Internet posters have been busy coming up with their own translations. Pam Burton wrote that ‘Leave it with me’ means ‘Hell will freeze over before you see a solution to this problem’.

Another said ‘When you get a minute’ means ‘Do this immediately’ while a third says ‘Let’s keep in touch’ tends to mean ‘I never want to see or hear from you again’.

And Peter Atkin wrote: ‘I came across this article while trying to find a way of explaining to a French company why their letter of recommendation, which seemed excellent on the face of it, would basically have damned me to the deepest pit of hell to any English company.’

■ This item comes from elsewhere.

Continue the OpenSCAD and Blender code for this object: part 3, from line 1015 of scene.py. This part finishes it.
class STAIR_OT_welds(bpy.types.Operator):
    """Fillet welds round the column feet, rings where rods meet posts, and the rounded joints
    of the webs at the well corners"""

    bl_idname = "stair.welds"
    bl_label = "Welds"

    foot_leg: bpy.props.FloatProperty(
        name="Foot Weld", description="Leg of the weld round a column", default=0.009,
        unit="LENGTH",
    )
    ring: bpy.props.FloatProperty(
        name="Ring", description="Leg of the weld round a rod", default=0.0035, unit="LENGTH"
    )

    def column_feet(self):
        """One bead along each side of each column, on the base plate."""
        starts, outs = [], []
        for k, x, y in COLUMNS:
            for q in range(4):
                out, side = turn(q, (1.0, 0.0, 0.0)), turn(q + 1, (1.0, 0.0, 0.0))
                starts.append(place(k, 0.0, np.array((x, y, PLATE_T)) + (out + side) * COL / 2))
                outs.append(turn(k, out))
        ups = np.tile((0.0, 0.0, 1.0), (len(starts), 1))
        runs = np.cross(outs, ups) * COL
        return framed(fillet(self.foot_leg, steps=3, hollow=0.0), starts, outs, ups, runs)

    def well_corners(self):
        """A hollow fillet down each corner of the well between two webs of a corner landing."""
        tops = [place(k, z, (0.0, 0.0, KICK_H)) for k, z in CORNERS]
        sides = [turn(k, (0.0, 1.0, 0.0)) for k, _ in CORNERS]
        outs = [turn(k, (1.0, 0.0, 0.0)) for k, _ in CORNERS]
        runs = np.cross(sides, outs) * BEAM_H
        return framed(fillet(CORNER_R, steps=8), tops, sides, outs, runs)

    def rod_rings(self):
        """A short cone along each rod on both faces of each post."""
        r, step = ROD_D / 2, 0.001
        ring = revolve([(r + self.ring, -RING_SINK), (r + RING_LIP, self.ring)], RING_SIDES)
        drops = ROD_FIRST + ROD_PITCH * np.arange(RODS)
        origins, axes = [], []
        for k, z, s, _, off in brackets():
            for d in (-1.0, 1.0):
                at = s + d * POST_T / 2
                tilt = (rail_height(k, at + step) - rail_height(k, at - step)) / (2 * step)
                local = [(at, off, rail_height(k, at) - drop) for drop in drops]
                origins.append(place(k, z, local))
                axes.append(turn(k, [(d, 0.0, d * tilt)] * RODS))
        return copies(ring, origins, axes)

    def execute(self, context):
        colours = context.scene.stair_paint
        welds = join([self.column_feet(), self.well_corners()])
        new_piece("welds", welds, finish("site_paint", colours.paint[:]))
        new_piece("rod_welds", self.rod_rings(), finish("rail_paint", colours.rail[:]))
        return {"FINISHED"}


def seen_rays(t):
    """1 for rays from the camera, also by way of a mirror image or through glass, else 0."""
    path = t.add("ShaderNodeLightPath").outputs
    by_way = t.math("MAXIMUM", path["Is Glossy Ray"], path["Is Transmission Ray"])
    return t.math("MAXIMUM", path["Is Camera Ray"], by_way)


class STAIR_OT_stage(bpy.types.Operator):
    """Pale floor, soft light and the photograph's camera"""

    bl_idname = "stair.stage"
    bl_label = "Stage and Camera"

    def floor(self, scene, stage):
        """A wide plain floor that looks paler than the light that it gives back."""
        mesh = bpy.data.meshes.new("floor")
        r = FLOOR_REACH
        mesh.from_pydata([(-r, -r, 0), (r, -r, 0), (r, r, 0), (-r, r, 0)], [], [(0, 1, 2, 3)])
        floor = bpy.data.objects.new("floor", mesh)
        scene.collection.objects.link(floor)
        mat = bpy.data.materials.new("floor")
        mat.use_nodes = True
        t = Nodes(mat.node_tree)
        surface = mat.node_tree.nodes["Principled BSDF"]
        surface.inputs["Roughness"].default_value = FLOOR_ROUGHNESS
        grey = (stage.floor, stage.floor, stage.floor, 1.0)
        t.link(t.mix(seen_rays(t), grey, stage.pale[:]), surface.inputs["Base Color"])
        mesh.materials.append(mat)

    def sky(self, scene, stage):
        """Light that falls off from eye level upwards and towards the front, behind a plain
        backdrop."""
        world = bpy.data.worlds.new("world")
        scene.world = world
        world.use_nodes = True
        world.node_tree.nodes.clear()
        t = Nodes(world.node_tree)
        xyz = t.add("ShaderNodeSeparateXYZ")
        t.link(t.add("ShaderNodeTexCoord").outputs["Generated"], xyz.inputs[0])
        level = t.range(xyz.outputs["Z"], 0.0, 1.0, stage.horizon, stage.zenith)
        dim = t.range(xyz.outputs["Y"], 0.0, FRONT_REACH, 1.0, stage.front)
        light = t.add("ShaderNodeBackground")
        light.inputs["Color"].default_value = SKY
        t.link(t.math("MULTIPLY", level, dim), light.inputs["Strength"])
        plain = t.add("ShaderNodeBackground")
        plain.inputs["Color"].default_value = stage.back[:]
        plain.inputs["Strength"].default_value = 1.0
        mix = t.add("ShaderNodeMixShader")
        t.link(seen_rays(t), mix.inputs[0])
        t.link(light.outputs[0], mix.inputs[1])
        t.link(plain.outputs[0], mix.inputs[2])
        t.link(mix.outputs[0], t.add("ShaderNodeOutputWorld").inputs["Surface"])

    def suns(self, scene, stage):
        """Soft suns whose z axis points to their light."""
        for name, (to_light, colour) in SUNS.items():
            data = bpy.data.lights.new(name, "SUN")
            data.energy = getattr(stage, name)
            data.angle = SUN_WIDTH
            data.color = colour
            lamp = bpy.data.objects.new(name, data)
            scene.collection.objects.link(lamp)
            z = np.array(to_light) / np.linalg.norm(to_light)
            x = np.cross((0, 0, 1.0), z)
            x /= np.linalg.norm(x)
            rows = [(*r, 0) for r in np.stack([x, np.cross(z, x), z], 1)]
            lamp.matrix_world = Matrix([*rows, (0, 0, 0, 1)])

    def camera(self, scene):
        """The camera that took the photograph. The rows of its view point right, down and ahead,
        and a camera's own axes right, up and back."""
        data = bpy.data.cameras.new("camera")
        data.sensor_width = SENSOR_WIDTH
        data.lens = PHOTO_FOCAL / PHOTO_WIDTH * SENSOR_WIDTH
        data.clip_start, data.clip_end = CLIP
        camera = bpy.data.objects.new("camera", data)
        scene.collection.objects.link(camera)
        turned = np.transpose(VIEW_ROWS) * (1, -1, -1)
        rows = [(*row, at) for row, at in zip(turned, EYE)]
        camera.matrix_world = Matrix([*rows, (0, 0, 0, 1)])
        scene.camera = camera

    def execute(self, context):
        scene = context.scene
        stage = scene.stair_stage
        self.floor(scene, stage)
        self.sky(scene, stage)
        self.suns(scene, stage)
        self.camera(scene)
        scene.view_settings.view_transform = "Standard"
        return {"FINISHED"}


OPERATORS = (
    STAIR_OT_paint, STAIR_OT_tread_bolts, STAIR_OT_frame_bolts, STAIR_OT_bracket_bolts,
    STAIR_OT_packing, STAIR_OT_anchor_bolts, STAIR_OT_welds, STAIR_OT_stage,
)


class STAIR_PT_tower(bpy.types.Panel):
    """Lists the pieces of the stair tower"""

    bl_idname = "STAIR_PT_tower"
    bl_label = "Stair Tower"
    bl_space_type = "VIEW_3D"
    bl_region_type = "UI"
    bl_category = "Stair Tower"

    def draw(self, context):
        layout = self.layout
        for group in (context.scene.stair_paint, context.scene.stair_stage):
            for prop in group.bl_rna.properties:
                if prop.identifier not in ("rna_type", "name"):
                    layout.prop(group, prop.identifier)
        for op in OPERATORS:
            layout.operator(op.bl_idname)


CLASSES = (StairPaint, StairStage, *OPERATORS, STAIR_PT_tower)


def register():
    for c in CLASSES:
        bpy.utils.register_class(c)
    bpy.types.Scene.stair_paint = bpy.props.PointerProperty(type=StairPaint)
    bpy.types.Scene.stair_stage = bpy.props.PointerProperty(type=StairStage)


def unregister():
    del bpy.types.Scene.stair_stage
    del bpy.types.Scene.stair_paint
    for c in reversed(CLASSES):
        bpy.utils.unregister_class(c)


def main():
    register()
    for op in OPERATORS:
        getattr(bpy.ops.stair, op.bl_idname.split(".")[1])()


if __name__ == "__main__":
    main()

At the end of the day, it all comes down to politeness and avoiding confrontation, which can lead to awkward and uncomfortable situations. Needless to say not every single British person uses this communication style. The British are the masters of understatement, and whether this communication style annoys or intrigues you, it is one of those cultural quirks that make life abroad just a little bit more challenging.

Simple binary comparisons of language without context like this can foster unbalanced opinions which can lead to or reinforce resentment and things like that. The final point is that despite our communication style, we’re still just as fair-minded, honest, trustworthy, narrow minded, dishonest and untrustworthy as anybody else! Don’t jump to conclusions and never let cultural differences cause you to make fast judgements about people without seeing the whole picture!

“The British are too polite to be honest, whereas the Germans are too honest to be polite.”